From 1962 to 1970 Gene Chandler put half a dozen songs in the top forty, but he will always be best known for the first of these. Duke Of Earl topped the pop and R&B charts in 1962 and launched his career.
Born Eugene Dixon in Chicago in 1937, he attended Englewood High School where he formed a group called the Gaytones in 1955. Two years later he joined a local singing group known as the Dukays, and a short time later went to Germany to serve a hitch with the U.S. Army. On his return in 1960 he re-joined the Dukays as lead singer, and the group signed with Nat the following year.
The Dukays recorded Duke Of Earl for VeeJay in 1961. The inspiration for the name of the song and one of it's co-writers was Dukays vocalist Earl Edwards, who was known at the time as "Duke." When they ran into contract difficulties with Nat, Eugene Dixon left the group, changed his name to Gene Chandler, and began to promote the song. Chandler's recording of Duke Of Earl went to number one and remained there for three weeks early in 1962.

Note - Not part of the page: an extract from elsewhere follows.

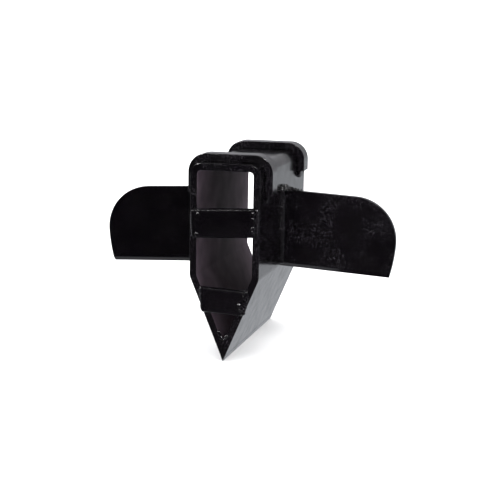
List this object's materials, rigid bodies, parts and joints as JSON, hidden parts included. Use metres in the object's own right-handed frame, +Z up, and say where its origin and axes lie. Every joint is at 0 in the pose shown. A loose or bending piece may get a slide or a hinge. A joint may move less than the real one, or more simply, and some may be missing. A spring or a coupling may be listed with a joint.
{
  "type": "post anchor spike",
  "caption": "Welded plate-steel wedge sleeve with a sharp keel, two side wings, saddle collars over its flat top and cross straps over its front end.",
  "frame": {"origin": "middle of the sleeve's flat top, level with its outer face and midway between its two ends", "axes": "+Z up, away from the keel; +Y along the sleeve, out of its open rear end; +X to the right seen from the strapped front end"},
  "size_m": [0.2854, 0.1889, 0.1883],
  "materials": {
    "painted_plate": "gloss black enamel over hot-rolled plate",
    "painted_bar": "gloss black enamel over rolled flat bar",
    "painted_weld": "gloss black enamel over weld beads"
  },
  "bodies": {
    "root": {"left_body_half": "painted_plate", "right_body_half": "painted_plate", "top_seam_weld": "painted_weld", "keel_edge_weld": "painted_weld", "front_keel_root_weld": "painted_weld", "rear_keel_root_weld": "painted_weld", "front_collar": "painted_bar", "rear_collar": "painted_bar", "front_collar_left_toe_weld": "painted_weld", "front_collar_right_toe_weld": "painted_weld", "rear_collar_left_toe_weld": "painted_weld", "rear_collar_right_toe_weld": "painted_weld", "upper_cross_strap": "painted_bar", "lower_cross_strap": "painted_bar", "upper_strap_left_weld": "painted_weld", "upper_strap_right_weld": "painted_weld", "lower_strap_left_weld": "painted_weld", "lower_strap_right_weld": "painted_weld", "left_wing": "painted_plate", "right_wing": "painted_plate", "left_wing_front_weld": "painted_weld", "left_wing_rear_weld": "painted_weld", "right_wing_front_weld": "painted_weld", "right_wing_rear_weld": "painted_weld", "left_wing_top_weld": "painted_weld", "right_wing_top_weld": "painted_weld"}
  },
  "joints": []
}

Gene Chandler recorded some more songs for Vee-Jay that didn't do well, then changed to the Constellation label and began to work with the talented Chicago-area songwriter/producer Curtis Mayfield. Mayfield helped him a great deal and the result was a few more top forty songs, including Just Be True, What Now, and Nothing Can Stop Me. Mayfield also wrote Rainbow, a song that was recorded by and is closely associated with Gene Chandler.
Chandler began to dress up like ... the Duke of Earl. He wore a monacle and a cape, and had a top hat and a cane. He appeared this way frequently, whether or not he was performing at the time, and appeared in a motion picture dressed in this garb and singing Duke Of Earl.
Chandler was popular as a soul singer on the R&B charts. He recorded duets with such other Chicago-area singers as Barbara Acklin and Jerry Butler. He founded his own labels, including Mr. Chand and Bamboo, on which he produced two cousins from Mississippi: Mel and Tim put Backfield In Motion in the top ten in 1969. Chandler followed up with a big hit of his own with Groovy Situation on Mercury in 1970.
He continued his association with Curtis Mayfield in the 70's. Gene worked at a frantic pace, became involved with drugs for a time and spent some time in jail briefly in 1976. He became executive vice-president of Chi-Sound and started to record disco songs under the direction of producer Carl Davis. His disco dance records were very popular in the UK in the late 70's.
Gene Chandler continued recording into the 80's, but the odds are he will never find greater popularity than he did with Duke Of Earl, a classic rock-and-roll song from the early 60's. Nothing can stop the Duke of Earl.